Friday, April 16, 2010

Sometimes, There Is A Good Excuse

I can't believe my last post on here was over six months ago. I don't think even I've looked at this blog in six months. However, there is a very good reason for that:



As those of you who are actively involved with my life and what I do in my spare time know by now, I have spent the last year and a half working on what is evolving into a truly epic story. I completed a rough draft of that story over a year ago, but decided after doing so that it was not nearly complete, and that the ending was not at all what I wanted it to be, so I decided to start over and just write down everything that came into my head about the characters that I had come up with, their pasts, and what had brought them together, in hopes that something would come together out of it. Whenever I would reach a standstill in one character's story, I would move on to another character and see if I could take them further along the story's timeline than the first. The result is that image above: fourteen journals, all handwritten, detailing the backstories of the five main characters of said unfinished novel. So why am I posting about this now, when the novel is nowhere close to done, much less readable? Partly, it's so I can update and inform everyone about the story's status because I am currently putting it on hiatus in order to work on a new story (see the next blog post for information about that). But mostly, it's so I can brag, because the other day I accomplished something big.


Back in January, when I finally ran out of characters to write about and realized I still had no idea how the story was going to end, I also realized that I now had too much reference material to reasonably carry around with me if I wanted to do my writing anywhere besides my desk at home. I insist on doing all first drafts by hand - I write substantially slower than I type, so it gives me a chance to think through what I am trying to say, makes it easy to glance back over what I've written, and keeps me from getting overly verbose - and I need access to all that information to continue the story, so I decided to transcribe it all into the computer. I have a little netbook that is the perfect size to carry around with me, so I took on the lengthy task of transcribing all of my current work, with minimal edits, into that computer. I finished this project just a few days ago. And the total number of pages I have written, when typed out in ten-point Verdana font, was...467.


467


That's over the course of approximately one year, and the story contained in those pages covers only about a third of the whole story that I want to tell once the book is finished. So now you see why my blogging has been sporadic. Even I was blown away when I realized that that's more than one page of typed text per day. And that was when I realized that this writing thing has become a pretty serious hobby of mine. This story isn't just going to fade away, even though I'm not currently working on it. Ideas will come back to me, and in the meantime new ideas for other stories have come to me, which I have already started working on and plan to share with you here on this blog, starting in my very next post. And, insofar as this hobby has become this important to me, I ask you this: Is it okay for me to call myself a writer now? I always felt that I wouldn't deserve that title until I had something to show others for it, but I think I am more of a writer now than I am a gamer, or a programmer, or an animator, or any of the other titles I have given myself over the years that pertain to my hobbies. And I do have something to show for it. It may not be a manuscript that I am ready for others to read, but that shelf full of notebooks is proof of my dedication to my work, and to finishing what I have started nonetheless. So, I think that I can say now that I'm a writer, which I think is pretty cool.
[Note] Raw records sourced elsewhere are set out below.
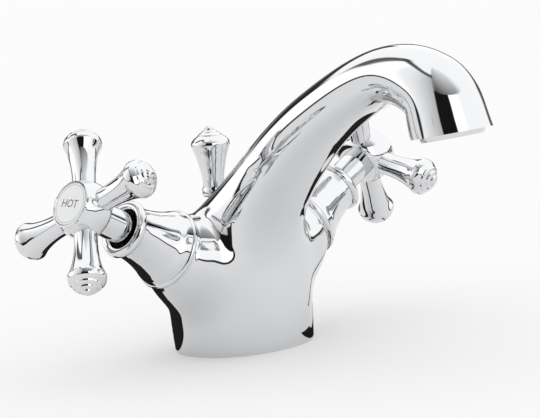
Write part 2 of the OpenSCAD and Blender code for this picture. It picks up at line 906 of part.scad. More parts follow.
jumper_washer(1);  // cold_jumper_washer
washer_screw(1);  // cold_washer_screw
shroud(1);  // cold_shroud
hub(1);  // cold_hub
handle_arm(1, 0);  // cold_arm_1
handle_arm(1, 1);  // cold_arm_2
handle_arm(1, 2);  // cold_arm_3
handle_arm(1, 3);  // cold_arm_4
handle_screw(1);  // cold_handle_screw
index_disc(1);  // cold_index_disc
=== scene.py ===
"""Monobloc basin mixer: chrome, index discs and the fixing kit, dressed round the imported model."""
import bmesh
import bpy
import math
import numpy as np
from mathutils import Matrix, Vector
from mathutils.bvhtree import BVHTree


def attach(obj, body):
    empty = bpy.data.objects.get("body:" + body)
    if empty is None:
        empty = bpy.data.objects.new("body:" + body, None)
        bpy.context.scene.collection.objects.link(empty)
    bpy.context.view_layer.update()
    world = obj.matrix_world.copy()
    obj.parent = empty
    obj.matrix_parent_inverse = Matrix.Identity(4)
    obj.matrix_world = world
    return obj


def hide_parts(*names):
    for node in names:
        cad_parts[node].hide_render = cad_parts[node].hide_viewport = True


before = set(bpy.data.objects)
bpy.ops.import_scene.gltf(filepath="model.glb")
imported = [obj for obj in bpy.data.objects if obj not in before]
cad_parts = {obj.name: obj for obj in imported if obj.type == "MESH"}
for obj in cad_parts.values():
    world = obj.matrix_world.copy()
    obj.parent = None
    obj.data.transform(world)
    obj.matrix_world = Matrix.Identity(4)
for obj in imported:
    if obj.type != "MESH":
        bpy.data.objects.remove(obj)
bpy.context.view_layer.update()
bpy.ops.object.select_all(action="DESELECT")

MM = 0.001

# Steps of a turned piece round its axis, and of the slim rod; angles in degrees over which an
# edge stays sharp; and the distance in millimetres within which points are one
ROUND, ROD_ROUND = 96, 48
SHARP, ARM_SHARP, BODY_SHARP = 30, 24, 35
ONE_POINT = 1e-4

# Sizes of the mixer in millimetres, as in the part's source
SIDE = {"hot": -1, "cold": 1}
VALVE_LEAN = math.radians(29)
VALVE_Z = 24
ARM_END = 39.4
HANDLE_AT = 44.8
ARMS_AT = ARM_END + HANDLE_AT
HUB_R = 11.4
HUB_BACK = ARMS_AT - 5.4
STUB_R = 6.3
STUB_FOOT = 60.6
GRIP_SEAT = 9.35
GRIP_TIP = 36.3
GRIP_BULB = 7.5
GRIP_ROOT = 4.5
DISC_FACE = ARMS_AT + 7.8
DISC_R = 8.38
DISC_SEAT_R = 8.5
DISC_SEAT_DEPTH = 1.6
OUTLET = Vector((0, -123, 87.5))
OUTLET_LEAN = math.radians(8.5)
OUTLET_R = 15.1
ROD_BACK = 10.5
ROD_R = 2.5
ROD_END = -85
KNOB_FOOT = 59
KNOB_H = 27.8
KNOB_R = 7.7
ROD_TOP = KNOB_FOOT + 6.8

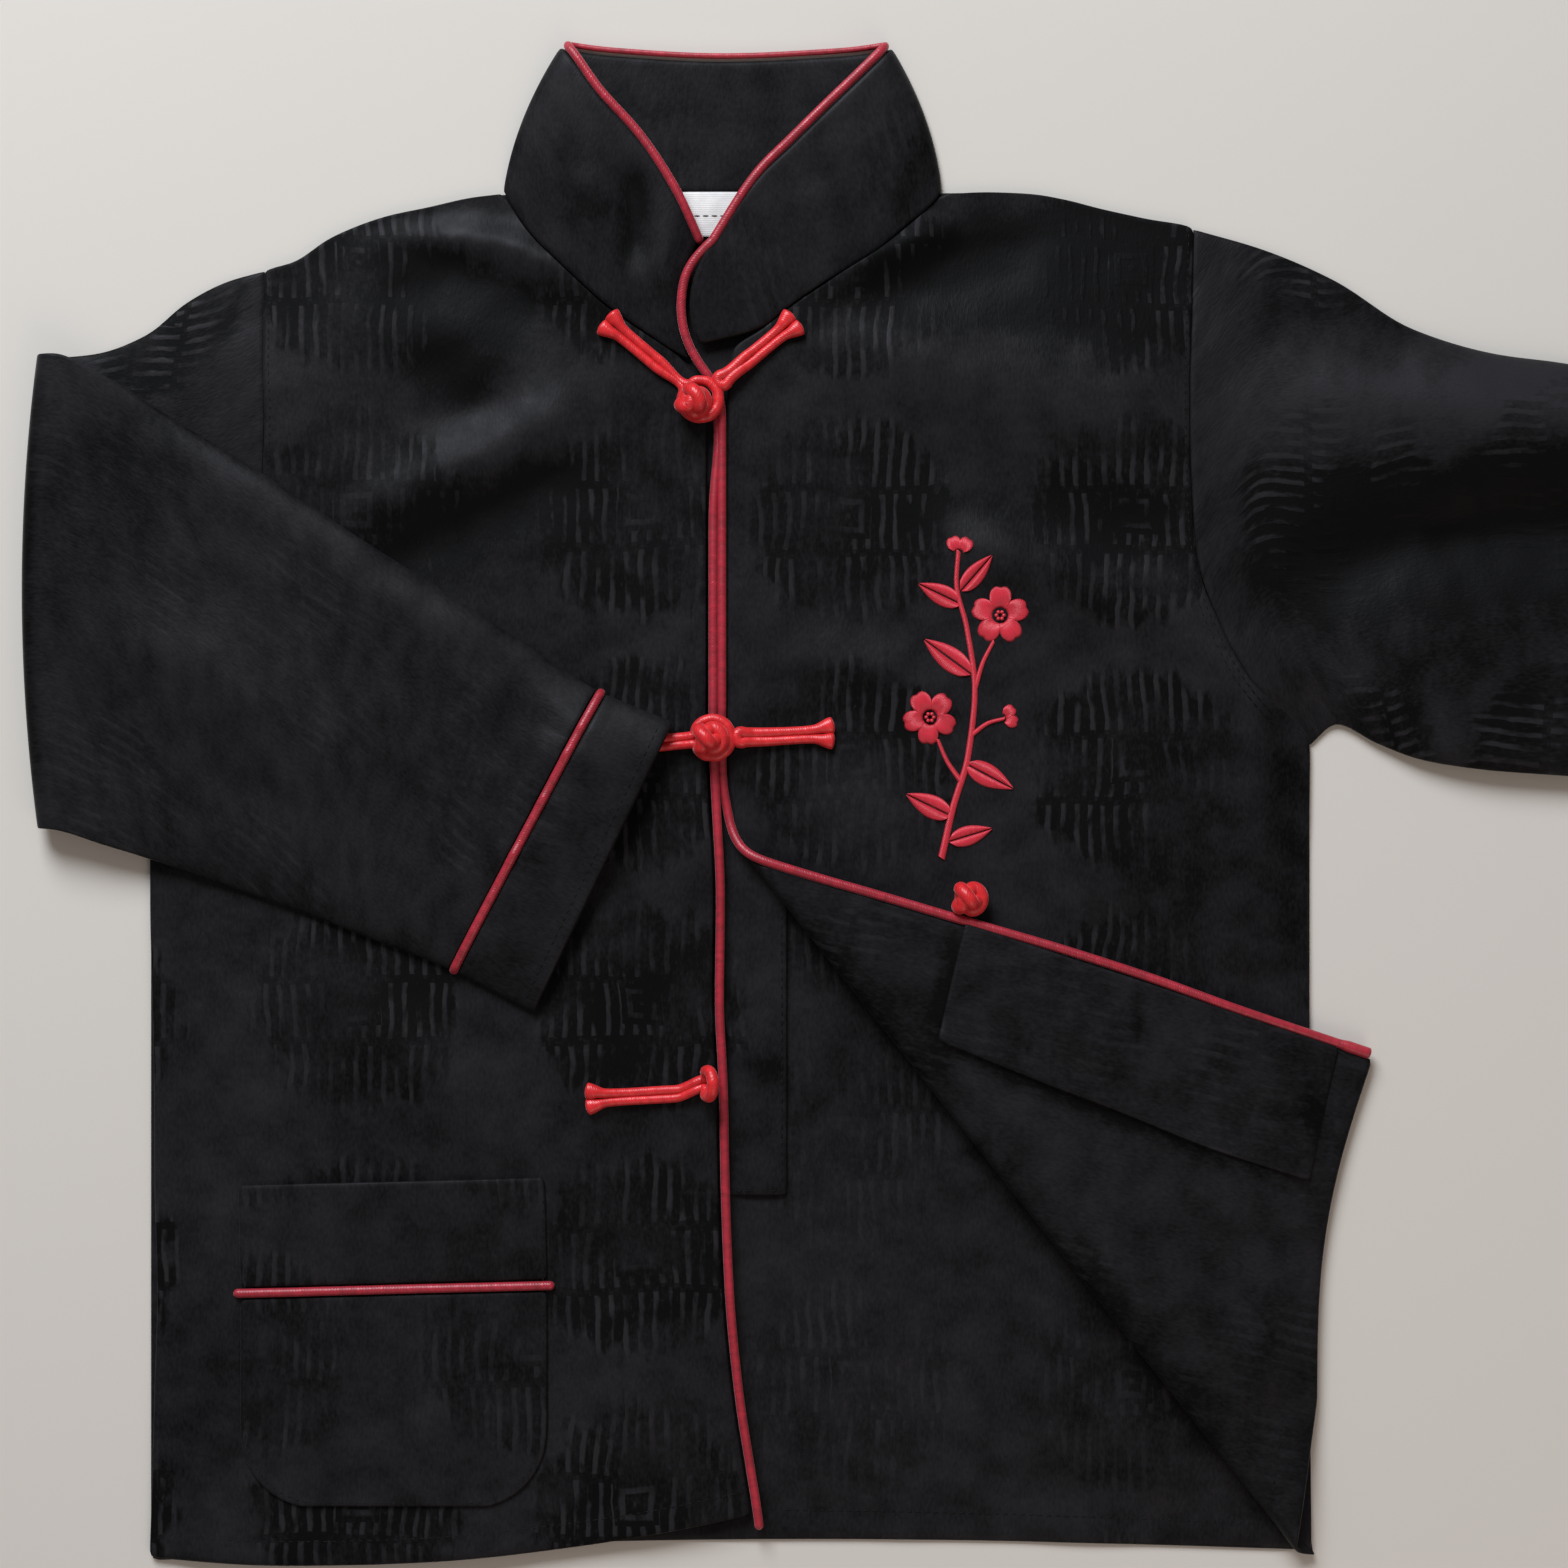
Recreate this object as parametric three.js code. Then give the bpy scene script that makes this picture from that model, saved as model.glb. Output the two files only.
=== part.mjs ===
// A child's tai chi jacket laid out flat: millimetres, +Z up, the wearer's right on the -X side.
// Before the last line centres it, x = 0 is the centre front and y = 0 is the hem.
import * as THREE from 'three';
import { mergeVertices } from 'three/addons/utils/BufferGeometryUtils.js';

// Driving dimensions
const CLOTH = 1.2;                // thickness of one layer of cloth
const GAP = 0.3;                  // clearance between two pieces that are sewn or lie together
const SEAM = 0.4;                 // clearance along a sewn seam, measured in the plane of the cloth
const PIPING = 3.4;               // diameter of the satin piping
const CORD = 3.2;                 // diameter of a frog's cord
const SIDE_RIGHT = -217;          // x of the wearer's right side seam
const SIDE_LEFT = 223;            // x of the wearer's left side seam
const UNDERARM_Y = 308.1;
const NECK_BACK_Y = 516.8;        // back neck seam
const EDGE_STEP = PIPING / 2 + GAP;     // from an edge of the cloth to the middle of its piping

// How finely the shapes are divided
const COLUMNS = 8;                // across a front, up to the fold
const ROLL_STEPS = 5;             // round a fold
const FLAP_COLUMNS = 6;
const FACING_COLUMNS = 4;
const POCKET_COLUMNS = 6;
const POCKET_CORNER_STEPS = 4;
const POCKET_PIPING_STEPS = 8;
const COLLAR_ROWS = 4;
const LOOP_STEPS = 8;             // round the loop of a frog's plan
const PIPING_SIDES = 8;
const CORD_SIDES = 6;
const ALONG = { collar: 60, rightFront: 36, leftFront: 80, pocket: 10, loop: 48, tail: 40, emptyLoop: 44 };

// How far the fronts stand off the back
const SEAM_LIFT = CLOTH + GAP;    // underside of a front at its side and shoulder seams
const BODY_LIFT = 3.9;            // underside of a front inside those seams
const LIFT_WIDTH = 45;            // width over which it rises
const PIPING_Z = SEAM_LIFT + CLOTH + GAP + PIPING / 2;    // both front pipings lie on the under placket

// The wearer's right sleeve is folded over the front about an upright line
const SLEEVE_FOLD = { x: -257.6, centre: 7, radius: 4.4, settle: 60 };
const SLEEVE_REST = BODY_LIFT + CLOTH + 0.7;      // underside of the folded sleeve where it lies on the front
const OVER_FROG = { lift: 3.9, from: -75, run: 25, y: 307, spread: 20 };

// The lower half of the wearer's left front is turned back about a slanting line
const FLAP_TOP = new THREE.Vector2(6.8, 275.9);
const FLAP_FOOT = new THREE.Vector2(220.8, 5.7);
const FLAP = { centre: 7.2, radius: 3.6, under: 3.0, rest: 9.0, rise: 30, settle: 40 };
const DROOP = { depth: 4.5, from: 185, run: 45 };         // the flap hangs down past the side seam
const FACING_GAP = 0.7;           // the facing lies on a curved flap
const PIPING_TURN = { from: -8, clear: 0.8 };             // extra room where the piped edge turns over

// Colours of the materials
const COLOURS = {
  cloth: { color: 0x1c1e21, roughness: 0.55, metalness: 0 },
  piping: { color: 0xb8323f, roughness: 0.4, metalness: 0 },
  frog: { color: 0xd8323a, roughness: 0.42, metalness: 0 },
  label: { color: 0xe8e6e0, roughness: 0.7, metalness: 0 },
};

// Armhole of each side from the shoulder to the underarm: the row's x and y
const ARMHOLE_RIGHT = [
  [-173.9, 487.6], [-173.9, 457.4], [-173.1, 430.9], [-174.6, 400.7],
  [-178.4, 374.2], [-184.5, 355.3], [-195.8, 332.6], [SIDE_RIGHT, UNDERARM_Y],
];
const ARMHOLE_LEFT = [
  [178.8, 503.5], [178.0, 476.3], [176.9, 438.5], [178.0, 400.7],
  [180.7, 374.2], [187.5, 355.3], [199.6, 332.6], [SIDE_LEFT, UNDERARM_Y],
];

// Shoulder seam of each side from the neck to the armhole: x and y
const SHOULDER_RIGHT = [
  [-84, 516.8], [-95.3, 515.5], [-111, 512], [-127.4, 508.5], [-148.2, 500.5], [-163.3, 490.6],
];
const SHOULDER_LEFT = [
  [84.5, 516.8], [100, 517.6], [116.4, 517], [130, 514.8], [142.9, 511.5], [161, 507.5],
];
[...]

As a footnote, here is the breakdown of the five separate manuscripts by images of the journals they are in and the number of pages each one was when typed.


Christian

Four journals = 109 pages typed


Sebastian

Four journals = 154 pages typed


Dimitri & Sergei

One journal = 46 pages typed


Marcus & Liam

Three journals = 112 pages typed


Karl

Two journals = 46 pages typed


Oh yeah, and one final note to put all this in perspective. The original story I mentioned, the one that started all this? From start to finish, it was only 119 pages long.